Given task:
In the listing below, find the line containing "tube = build_body_tube(red, black)" and the line containing "on its blower.". Repeat exactly those two lines and every line between them, nothing more.

* START Dataset content *

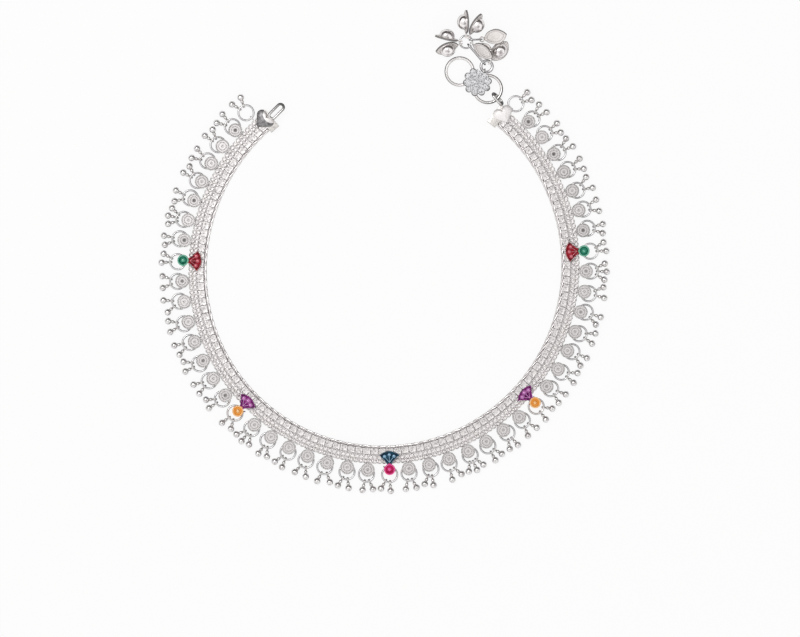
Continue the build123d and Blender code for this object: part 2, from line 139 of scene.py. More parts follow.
bpy.ops.mesh.primitive_plane_add(size=TABLE_SIZE)
table = bpy.context.object
table.name = "table"
white = bpy.data.materials.new("table_white")
white.use_nodes = True
shade = Shade(white.node_tree)
matt = shade.node("ShaderNodeBsdfDiffuse", None, {"Color": TABLE_WHITE})
bright = shade.node("ShaderNodeEmission", None, {"Strength": 1.0})
both = shade.node("ShaderNodeMixShader", None, {0: shown(shade), 1: matt, 2: bright})
both.feed(white.node_tree.nodes["Material Output"], "Surface")
table.data.materials.append(white)

bpy.ops.object.light_add(type="AREA", location=LAMP_AT)
lamp = bpy.context.object
lamp.data.size = LAMP_SIZE
lamp.data.energy = LAMP_POWER
lamp.rotation_euler = Vector(LAMP_AT).to_track_quat("Z", "Y").to_euler()

bpy.ops.object.camera_add(location=(*VIEW_MIDDLE, VIEW_HEIGHT), rotation=(0, 0, 0))
camera = bpy.context.object
camera.data.sensor_width = SENSOR
camera.data.lens = SENSOR * VIEW_HEIGHT / VIEW_WIDTH
bpy.context.scene.camera = camera
bpy.context.scene.view_settings.view_transform = "Standard"


# ---- the woven band ------------------------------------------------------------------------------
# Silver wire and strip, soldered side by side into one flat band: a twisted rope along the inner
# edge, a row of box links, a line of beaded wire and two rows of woven loops along the outer edge.
# Modelled straight in millimetres, X outwards and Y along, and then bent round the loop.
BAND_START = (-27.71, 34.87)
BAND_HEADING = -140.74
# The radius and the sweep in degrees of each arc, from the left end round the bottom.
BAND_ARCS = [(48.46, 51.26), (44.28, 58.95), (45.48, 57.40), (46.10, 56.63), (46.80, 58.96)]
BAND_LENGTH = sum(math.radians(sweep) * radius for radius, sweep in BAND_ARCS)
ROPE_RADIUS, STRAND_RADIUS, ROPE_STRANDS, ROPE_TURNS, ROPE_STEPS = 0.46, 0.23, 3, 36, 16
BRICK_COUNT, BRICK_MIDDLE, BRICK_SIZE = 120, 1.56, (1.55, 1.81, 0.92)
BRICK_BASE, BRICK_INSET, BRICK_SINK, BRICK_BEVEL, BRICK_SLOPE = 0.3, 0.22, -0.05, 0.085, 20
BEAD_PITCH, BEAD_RADIUS, BEAD_AT = 0.62, 0.19, (2.46, 0.80)
# How far out each row of loops lies and how it leans, in degrees.
WEAVE_ROWS = ((3.16, 27), (4.12, -27))
WEAVE_COUNT, WEAVE_RADIUS, WEAVE_WIRE, WEAVE_STRETCH, WEAVE_HEIGHT = 208, 0.46, 0.155, 0.06, 0.72
SHEET_FROM, SHEET_TO, SHEET_LOW, SHEET_HIGH, SHEET_STEPS = 0.5, 4.6, 0.25, 0.5, 240
CLOUD_DEPTH, SPECKS, TARNISH_BLUR = 0.3, (0.48, 0.62), 0.25
SILVER, BOX_GREY = (0.93, 0.905, 0.90, 1), (0.79, 0.765, 0.76, 1)
# Tarnish and painted shade at once: silver() darkens to these low down and on side faces.
TARNISH_AND_SHADE, DEEP_TARNISH_AND_SHADE = (0.40, 0.36, 0.36, 1), (0.31, 0.29, 0.29, 1)

opening = next(m for m in frame["record"]["mounts"] if m["name"] == "ankle_opening")
LOOP_CENTRE = Vector((opening["pos_m"][0], opening["pos_m"][1], 0))


def turned(degrees, axis):
    return Matrix.Rotation(math.radians(degrees), 4, axis)


def moved(x, y, z=0.0):
    return Matrix.Translation((x, y, z))


def station(along):
    """The place on the band's inner edge, its X outwards and its Y onwards."""
    x, y = BAND_START
    heading = math.radians(BAND_HEADING)
    for index, (radius, sweep) in enumerate(BAND_ARCS):
        length = math.radians(sweep) * radius
        step = along if index == len(BAND_ARCS) - 1 else min(along, length)
        middle_x = x - radius * math.sin(heading)
        middle_y = y + radius * math.cos(heading)
        heading += step / radius
        x = middle_x + radius * math.sin(heading)
        y = middle_y - radius * math.cos(heading)
        along -= step
        if along <= 0:
            break
    return moved(x, y) @ Matrix.Rotation(heading - math.pi / 2, 4, "Z")


def alone(piece):
    """Select this piece and nothing else."""
    bpy.ops.object.select_all(action="DESELECT")
    piece.select_set(True)
    bpy.context.view_layer.objects.active = piece


def placed(piece, place):
    """Move a piece's mesh, so that its object stays at the origin."""
    piece.data.transform(place)
    return piece


def copied(piece, place):
    copy = piece.copy()
    copy.data = piece.data.copy()
    bpy.context.collection.objects.link(copy)
    return placed(copy, place)


def dropped(*pieces):
    """Throw away a pattern piece whose copies are made."""
    for piece in pieces:
        bpy.data.objects.remove(piece)


def joined(pieces):
    alone(pieces[0])
    for piece in pieces:
        piece.select_set(True)
    bpy.ops.object.join()
    return pieces[0]


def applied(piece, kind, **settings):
    """Give the piece a modifier and apply it."""
    alone(piece)
    modifier = piece.modifiers.new(kind.lower(), kind)
    for name, value in settings.items():
        setattr(modifier, name, value)
    bpy.ops.object.modifier_apply(modifier=modifier.name)


def picked(piece, chosen):
    """Go into edit mode with the faces that pass the test selected."""
    alone(piece)
    bpy.ops.object.mode_set(mode="EDIT")
    bpy.ops.mesh.select_mode(type="FACE")
    bpy.ops.mesh.select_all(action="DESELECT")
    bpy.ops.object.mode_set(mode="OBJECT")
    for face in piece.data.polygons:
        face.select = chosen(face)
    bpy.ops.object.mode_set(mode="EDIT")


def opened(piece, chosen):
    """Take away the faces that pass the test."""
    picked(piece, chosen)
    bpy.ops.mesh.delete(type="FACE")
    bpy.ops.object.mode_set(mode="OBJECT")
    return piece


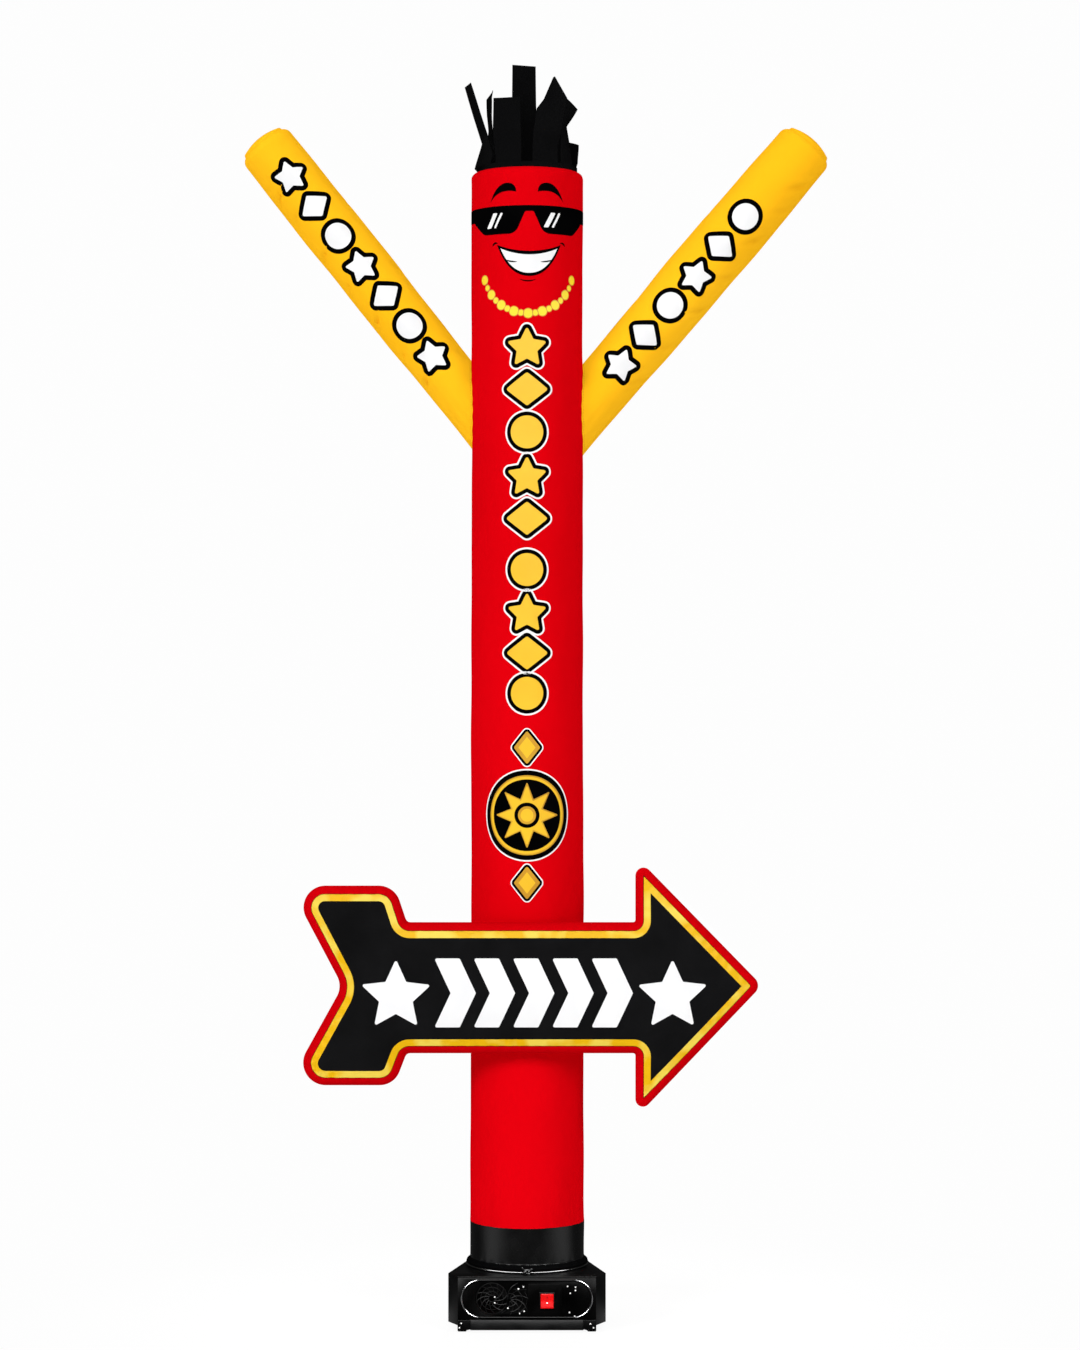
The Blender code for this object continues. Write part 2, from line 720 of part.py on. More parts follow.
def build_switch(black, red):
    """The switch plate, the bezel and the rocker, which rests with its top pressed in."""
    half_x, half_z = SWITCH_HALF
    hole = box_outline(
        SWITCH_X, SWITCH_Z, half_x + ROCKER_CLEARANCE, half_z + ROCKER_CLEARANCE
    )
    plate_back = PANEL_FRONT - GAP
    plate_front = plate_back - PLATE_THICK
    outline = box_outline(*PLATE_MIDDLE, *PLATE_HALF)
    plate = prism("switch_plate", outline, plate_front, plate_back, material=black)
    cut(plate, prism("plate_hole", hole, plate_front - LIP, plate_back + LIP))
    bezel_back = plate_front - GAP
    bezel_front = bezel_back - BEZEL_THICK
    border = box_outline(SWITCH_X, SWITCH_Z, half_x + BEZEL_BORDER, half_z + BEZEL_BORDER)
    bezel = prism("switch_bezel", border, bezel_front, bezel_back, material=black)
    cut(bezel, prism("bezel_hole", hole, bezel_front - LIP, bezel_back + LIP))

    pivot = Vector((SWITCH_X, bezel_front + 0.0008, SWITCH_Z))
    tilt = radians(ROCKER_SWING)
    end = radians(7)
    profile = [(0, 0.0)]
    for share in (0, 0.5, 1):
        turn = tilt - (tilt + end) * share
        profile.append((half_z * cos(turn), -half_z * sin(turn)))
    profile.append((0.012, ROCKER_DEPTH))
    mirrored = [(-z, y) for z, y in profile[:0:-1]]
    section = profile + mirrored
    points = []
    for x in (-half_x, half_x):
        for z, y in section:
            points.append((x, y - 0.0012, z))
    n = len(section)
    faces = [list(range(n)), list(range(2 * n - 1, n - 1, -1))]
    faces += [[i, (i + 1) % n, n + (i + 1) % n, n + i] for i in range(n)]
    rocker = from_faces("rocker", points, faces, red, 20)
    rocker.data.transform(Matrix.Rotation(-tilt, 4, "X"))
    rocker.location = pivot


def build_apron(black):
    """The bent kick plate under the front panel, and the angle piece at each corner."""
    front = PANEL_FRONT
    section = [
        (front - GAP, PANEL_BOTTOM - 0.0005),
        (front + 0.003, PANEL_BOTTOM - 0.0005),
        (front - 0.0040, 0.0065),
        (front - 0.0065, 0.0065),
    ]
    half = 0.1505
    points = [(x, y, z) for x in (-half, half) for y, z in section]
    faces = [[0, 1, 2, 3], [7, 6, 5, 4]]
    faces += [[i, (i + 1) % 4, 4 + (i + 1) % 4, 4 + i] for i in range(4)]
    from_faces("apron", points, faces, black)
    for name, side in (("corner_left", -1), ("corner_right", 1)):
        outline = [(0.1843, 0.0060), (0.1843, 0.0330), (0.1508, 0.0330), (0.1508, 0.0080)]
        outline.append((0.1600, 0.0060))
        shape = [(side * x, z) for x, z in outline]
        prism(name, shape, front - 0.0050, front - 0.0008, material=black)


def build_feet(rubber):
    for name, x, y, half_x, half_y in FEET:
        outline = box_outline(x, y, half_x, half_y)
        foot = prism(name, outline, 0, FOOT_HEIGHT, "Z", rubber)
        edge = foot.modifiers.new("edge", "BEVEL")
        edge.width = 0.002
        edge.segments = 1


def build_gland(black):
    """A screwed cable gland in the rear wall."""
    flange = [
        (0, 0),
        (0.0075, 0),
        (0.0075, 0.0050),
        (0.0125, 0.0050),
        (0.0125, 0.0090),
        (0.0085, 0.0100),
        (0.0075, 0.0180),
        (0.0040, 0.0200),
        (0, 0.0200),
    ]
    gland = turned("cord_gland", flange, 16, black)
    gland.data.transform(Matrix.Rotation(-pi / 2, 4, "X"))
    gland.location = (0.060, 0.202 - 0.0047, 0.060)


def main():
    clear_scene()
    axis = bpy.data.objects.new("tube_axis", None)
    axis.location = (AXIS_X, AXIS_Y, 0)
    bpy.context.scene.collection.objects.link(axis)
    red = finish("red_nylon", (0.75, 0.005, 0.012), 0.55)
    yellow = finish("yellow_nylon", (0.95, 0.48, 0.01), 0.55)
    black = finish("black_nylon", (0.012, 0.012, 0.013), 0.5)
    sign = finish("sign_cloth", (0.75, 0.005, 0.012), 0.55)
    shell = finish("black_enamel", (0.012, 0.012, 0.013), 0.35)
    gloss = finish("gloss_black", (0.01, 0.01, 0.01), 0.2)
    rubber = finish("foot_rubber", (0.01, 0.01, 0.01), 0.7)
    rocker_red = finish("rocker_red", (0.8, 0.01, 0.01), 0.3)

    tube = build_body_tube(red, black)
    for row in ARMS:
        build_arm(tube, row, yellow)
    build_arrow(tube, sign)
    build_hair(black)
    build_skirt(black)
    build_tie(gloss)
    build_base(shell, shell)
    build_front(shell, gloss)
    build_switch(shell, rocker_red)
    build_apron(shell)
    build_feet(rubber)
    build_gland(shell)


main()
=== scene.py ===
"""Looks of an inflatable tube dancer with an arrow sign, standing on its blower.

Everything is in metres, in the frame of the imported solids. Places are given from the
tube's axis, and at() moves them to it. Angles round the tube start at the front and
grow towards +X.
"""

import logging
from dataclasses import dataclass
from enum import Enum
from functools import partial
from math import asin, atan2, copysign, cos, hypot, pi, radians, sin, sqrt, tan, tau
from typing import Callable, Sequence

import bmesh
import bpy
import numpy as np
from mathutils import Matrix, Vector
from mathutils.geometry import delaunay_2d_cdt


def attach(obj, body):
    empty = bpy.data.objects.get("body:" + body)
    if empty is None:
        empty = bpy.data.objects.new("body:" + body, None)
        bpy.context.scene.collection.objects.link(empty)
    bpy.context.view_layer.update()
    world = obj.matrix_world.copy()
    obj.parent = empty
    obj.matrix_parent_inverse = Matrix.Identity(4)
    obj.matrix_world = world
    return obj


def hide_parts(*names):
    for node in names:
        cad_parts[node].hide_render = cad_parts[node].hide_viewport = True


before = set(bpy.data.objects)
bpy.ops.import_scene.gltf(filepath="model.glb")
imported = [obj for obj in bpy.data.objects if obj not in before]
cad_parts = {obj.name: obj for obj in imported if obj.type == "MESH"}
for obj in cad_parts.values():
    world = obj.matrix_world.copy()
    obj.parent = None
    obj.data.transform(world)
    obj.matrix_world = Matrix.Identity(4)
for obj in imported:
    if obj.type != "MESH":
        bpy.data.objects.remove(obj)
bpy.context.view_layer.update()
LOG = logging.getLogger("tube_dancer")

AXIS = Vector((-0.023, 0.009, 0.0))  # foot of the tube's axis
MAIN_BODY = "blower"
SWITCH_BODY = "switch"
CLOTH = 0.002  # thickness of the nylon
INK = 0.00035  # how far a print stands out
INK_FOOT = 0.00006  # where a print starts, over the cloth
TUBE = 0.152  # the tube's radius, for prints
SHARP = radians(42.0)  # edges of thick pieces over this angle stay sharp
WHITE = (1.0, 1.0, 1.0, 1.0)

Piece = bpy.types.Object
Node = bpy.types.Node
Socket = bpy.types.NodeSocket
Material = bpy.types.Material
Array = np.ndarray
Span = tuple[float, float]
Triple = tuple[float, float, float]
Table = tuple[tuple[float, ...], ...]
Points = list[Vector]
Faces = list[list[int]]
Shape = tuple[Points, Faces]
Outline = list[Vector]
Corners = list[Triple]  # x, z and the arc's radius at each corner of an outline
Landing = Callable[[float, float, float], Vector]


def at(x: float, y: float, z: float) -> Vector:
    """The place that is x, y, z from the foot of the tube's axis."""
    return AXIS + Vector((x, y, z))


def round_axis(reach: float, turn: float, height: float) -> Vector:
    """The place at a distance from the tube's axis, an angle round it and a height."""
    return at(reach * sin(turn), -reach * cos(turn), height)


def round_turns(count: int) -> list[float]:
    """Equal angles round a circle."""
    return [tau * k / count for k in range(count)]


# Finishes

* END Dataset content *

Answer to this problem:
    tube = build_body_tube(red, black)
    for row in ARMS:
        build_arm(tube, row, yellow)
    build_arrow(tube, sign)
    build_hair(black)
    build_skirt(black)
    build_tie(gloss)
    build_base(shell, shell)
    build_front(shell, gloss)
    build_switch(shell, rocker_red)
    build_apron(shell)
    build_feet(rubber)
    build_gland(shell)


main()
=== scene.py ===
"""Looks of an inflatable tube dancer with an arrow sign, standing on its blower.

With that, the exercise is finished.